Now in the beginning I said that this Y is the Y for the last normal order language. Scheme is applicative order and non lazy. What that means is that if you use the Y combinator defined above in scheme, during the definition of factorial it will try to do the infinite expansion and will never terminate.
Instead one just eta-expands the definition to get the applicative order Y combinator. Suppose you say that term is (lambda (x) (f (lambda (y) ((x x) y))))
And we define the combinator as
Y = (lambda (f) (term term))
Then we have the applicative order Y that is usable from scheme and other applicative order languages.
Look at its expansion to see what I mean
(f (lambda (y) ((term term) y))
So the first parameter to ‘f’ (recursive function we are interested in is a lambda – the application inside the lambda is done only if f calls it.
Let me define both the Y combinators described here in lambda form
Y = \f.((\x.(f (x x)) (\x.(f (x x)))
Y = \f.((\x.(f (\y ((x x) y))) (\x.(f (\y ((x x) y))))

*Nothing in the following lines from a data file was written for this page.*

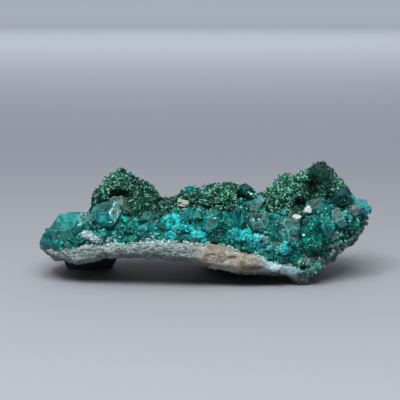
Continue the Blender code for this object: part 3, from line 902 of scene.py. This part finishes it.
def make_druse_core():
    """The massive dioptase between and under the single crystals."""
    points, faces = remeshed("dioptase_druse", CORE_VOXEL)
    points = smoothed(points, faces, 3)
    rock = skin_of("matrix")
    clearance = np.array([rock.find_nearest(Vector(point))[3] for point in points])
    inset = CORE_INSET * np.clip(clearance / CORE_CLEARANCE, 0, 1)
    points = points - normals_of(points, faces) * inset[:, None]
    points = smoothed(points, faces, 2)
    rough = lumps(points, size=1.6, octaves=2, seed=4.0)[:, None] * 0.35
    return points + normals_of(points, faces) * rough, faces


# Where the rock sags towards the table round two of its feet: the middle, the half sizes and the depth.
BELLIES = (
    (-33.5, 8.5, 13.0, 12.0, 9.0),
    (2.5, 9.0, 9.0, 12.0, 4.0),
)

# The feet seen in front are slimmer than the plain ones: the point that each is drawn towards, its reach and
# height, and by how much along the specimen's length and its depth.
SLIM_FEET = (
    (-33.5, 9.0, 14.0, 6.5, 0.15, 0.6),
    (24.8, -9.0, 9.0, 5.5, 0.3, 0.3),
)

# The rock is painted dark as shade under this height, but for its right end. The painted shade fades in over
# the depth.
SHADE_PAINTED_BELOW = 5.6
SHADE_PAINTED_FADE = 1.2
SHADE_PAINTED_TO_X = 20

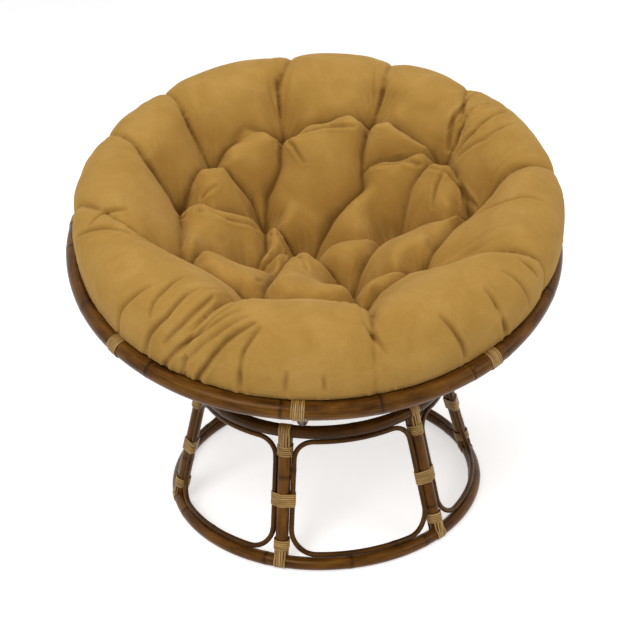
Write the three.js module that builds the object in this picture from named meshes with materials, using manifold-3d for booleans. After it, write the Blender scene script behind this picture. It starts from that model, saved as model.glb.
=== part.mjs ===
// A papasan chair: a round dish of bent rattan poles that leans on a ring stand, with one deep, tufted
// cushion.
// Lengths are millimetres and angles are degrees. +Z is up and the dish leans towards -Y.
// The origin is on the floor, under the middle of the whole chair's bounding box.
import * as THREE from 'three';
import { mergeVertices } from 'three/addons/utils/BufferGeometryUtils.js';
import Module from 'manifold-3d';

const wasm = await Module();
wasm.setup();

// Clearances between pieces that touch in the real chair
const seatGap = 0.3;
const restGap = 0.6;

// Stand: two pole rings and the legs between them
const standPoleDiameter = 28;
const floorRingRadius = 343;
const seatRingRadius = 267;
const seatRingHeight = 288;
const legCount = 6;
const firstLegAzimuth = -111.2;

// Window hoops: thin canes bent to a rounded frame between two legs
const hoopCaneDiameter = 11;
const hoopCornerRadius = 46;
const hoopEndGap = 0.8;

// Dish: the rim, the ribs under it and the hoops inside the ribs
const rimPoleDiameter = 38;
const rimRadius = 514;
const dishDepth = 329;
const dishLean = 17.6;
const ribCount = 8;
const firstRibAzimuth = -143.5;
const ribPoleDiameter = 18;
const ribTailLength = 16;
const dishHoopDiameter = 16;
const middleHoopPolar = 40;
const bottomHoopPolar = 15;
const slatDiameter = 12;
const slatSpacing = 48;

// Cane bindings: flat strips wound in a steady spiral
const stripThickness = 1.2;
const stripGap = 1;
const rimBindingTurns = 4;
const legBindingTurns = 3;
const rimBindingLength = 28;
const legBindingLength = 24;
const legBindingSetback = 26;
const middleBindingLength = 32;
const middleBindingDrop = 4;

// Cushion: its outline is a circle that lies a little right of and behind the dish's middle
const cushionOverhang = 16;
const cushionShiftRight = 13;
const cushionShiftBack = 37;
const cushionRollRadius = 86;
const cushionRollHeight = 27;
const cushionRollRise = 14;
const cushionCrestHeight = 98;
const cushionCrestFall = 22;
const cushionSeamDepth = 40;
const cushionSeamReach = 36;
const cushionCrown = 92;
const cushionTuftReach = 44;
const cushionCreaseReach = 32;
const cushionRimClearance = 7;
const cushionRibClearance = 4;
const cushionFrontSetback = 8;
const cushionEdgeLift = 5;
const cushionEdgeTuck = 3;
const cushionContactGap = 0.3;
const hoopContactWidth = 42;

// Faces: how finely round things are cut
const legSides = 10;
const ringSides = 10;
const ringSteps = 48;
const rimSteps = 64;
const ribSides = 8;
const hoopSides = 6;
const hoopCornerSteps = 4;
const hoopEdgeSteps = 6;
const dishHoopSides = 8;
const bottomHoopSteps = 32;
const slatSteps = 6;
const stripStepsPerTurn = 8;

// Colours of the finished materials
const poleFinish = { color: 0x5b3a20, roughness: 0.35, metalness: 0 };
const darkPoleFinish = { color: 0x4c2f1b, roughness: 0.4, metalness: 0 };
const hoopFinish = { color: 0x543620, roughness: 0.4, metalness: 0 };
const caneFinish = { color: 0xa8803f, roughness: 0.55, metalness: 0 };
const cushionFinish = { color: 0xb38c4a, roughness: 0.95, metalness: 0 };

// Sizes that follow from the driving ones
const standPoleRadius = standPoleDiameter / 2;
const hoopCaneRadius = hoopCaneDiameter / 2;
const rimPoleRadius = rimPoleDiameter / 2;
const ribPoleRadius = ribPoleDiameter / 2;
const dishHoopRadius = dishHoopDiameter / 2;
const slatRadius = slatDiameter / 2;
const fullTurn = 2 * Math.PI;
const floorRingHeight = standPoleRadius * Math.cos(Math.PI / ringSides);

// The ribs' centrelines lie on a sphere through the rim's centreline and the bottom of the dish
const ribSphereRadius = (rimRadius ** 2 + dishDepth ** 2) / (2 * dishDepth);
const sphereRise = ribSphereRadius - dishDepth;
const rimPolar = THREE.MathUtils.radToDeg(Math.atan2(rimRadius, sphereRise));
const innerSphereRadius = ribSphereRadius - ribPoleRadius - seatGap - dishHoopRadius;
const cushionSphereRadius = innerSphereRadius - dishHoopRadius - cushionContactGap;

// The sphere's centre stands over the stand's axis, so the ribs touch the seat ring at any tilt
const contactRadius = ribSphereRadius + ribPoleRadius + restGap + standPoleRadius;
const sphereCentreHeight = seatRingHeight + Math.sqrt(contactRadius ** 2 - seatRingRadius ** 2);

// Small helpers for directions and places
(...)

Once you see why the Y combinator is needed and you understand omega – its easy to see what the Y is and how it useful in defining recursive functions in a mathematically pure way.
The Y combinator is described as a fixed point function or combinator. The idea is that is lets a function describe its behavior in terms of itself until the function reaches a fixed point – like in the case of factorial the function reaches 0 and does not need to recurse any more.
References –
http://en.wikipedia.org/wiki/Y_combinator
http://www.dreamsongs.com/NewFiles/WhyOfY.pdf
Though I myself had looked at the Y many times before I never really understood it until I had to write recursive functions in the pure lambda calculus and I used omega to do it. I then happened to mentioned to Prof Friedman that I did not understand the Y and in a minute he set my thinking right.
I understand that in the description above I have taken some liberties with syntax and something are described in a hand wavy sort of way. However if you have suggestions about how I can better explain this, let me know. Of course I require that you understand scheme style syntax and higher order programming (at least minimally).